MV - Você tem falado muito no Instagram sobre o baixo crescimento populacional. Por que este tema é tão relevante?
 
Patricia - Está em discussão o aumento do ICMS. O Estado tem historicamente problema fiscal, e o coração disso é a Previdência. Foi ignorado ao longo do tempo que as pessoas iam envelhecer, tanto que hoje mais da metade da folha é de inativos. Isso pesa no que vamos pagar de imposto para financiar este gasto que não temos como cortar. Como sociedade, estamos envelhecendo. O que estamos fazendo para envelhecer de forma saudável? O Estado, como setor público, não passou por isso de forma saudável e isso nos custa caro. Em 2060, a proporção será de duas pessoas com 75 anos ou mais para cada pessoa com 14 anos ou menos.
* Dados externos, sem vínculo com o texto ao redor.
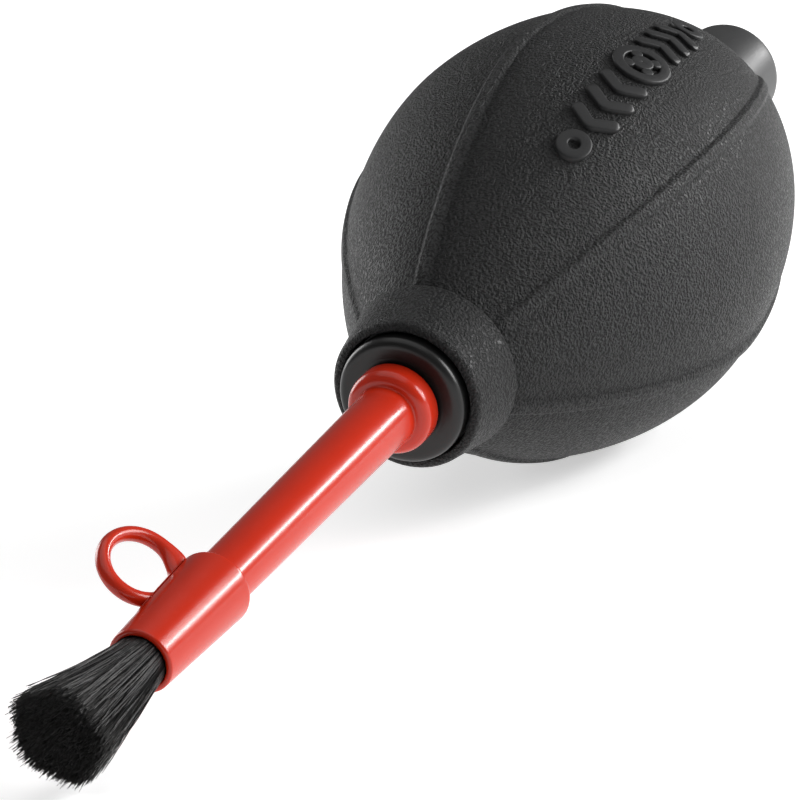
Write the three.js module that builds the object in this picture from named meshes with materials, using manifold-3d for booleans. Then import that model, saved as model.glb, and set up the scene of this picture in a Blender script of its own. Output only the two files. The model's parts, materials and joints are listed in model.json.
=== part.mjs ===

Quando temos uma sociedade que envelhece, deixa de ser importante quantas escolas a gente constrói do que ver a qualidade. Isso é mais difícil. Somos uma sociedade que também tem fetiche pela juventude. Faço uma pergunta: estamos preparados para contratar pessoas mais velhas e para coisas mais simples? Jovens não querem fazer isso hoje. Precisamos pensar nisso urgentemente e isso implica em melhorar a educação. Além disso, vamos ter de pensar em uma nova reforma da Previdência.
 
MV - Como tu conduz a pauta na rede social?
 
Patricia - Meu Instagram é 100% orgânico. Escrevo sobre coisas que me chamam a atenção e que as pessoas precisam se ligar. Falo sobre o que me impacta, e um dos temas que vou trazer, porque é estrutural, é o desempenho do Brasil no Programa Internacional de Avaliação de Estudantes (Pisa) e a pobreza no olho das crianças, além da queda dos juros (que já esta em @pati.palermo).
 
MV - Tu acha que descomplica a Economia ou fala de uma forma que as pessoas entendem?
 
Patricia - Sou professora há 20 anos, são 40 semestres dentro de sala de aula. O que me incomodava muito quando era nova é que os economistas falavam para si mesmos, usando termos que as pessoas não entendiam. Isso não é comunicação. Só vou ser lida se for entendida e vou ser entendia se as pessoas conseguirem traçar um paralelo com o que elas vivem. Economia está em tudo que a gente faz. Uso muito metáfora para explicar e funcionam muito. Traz simplicidade sem roubar a sofisticação do raciocínio. De verdade, acho que simplicidade não tem a ver com falta de sofisticação, mas com gerar afinidade de entendimento, facilidade de uso e repetição. A vida inteira sempre dei aula para não economistas, que são a maior parte. Não posso falar bobagem a ponto de ser criticada pelos meus pares, mas tenho de falar de um jeito acessível para quem é a maior parte dos meus leitores. Considerando que meu perfil é 100% orgânico, acho que ele está indo muito bem (risos).
 
MV - Vamos ter uma Patricia Palermo mais engajada nas redes sociais em 2024?
 
Patricia - Não prometo muito. Vou ter um otimismo cauteloso (risos).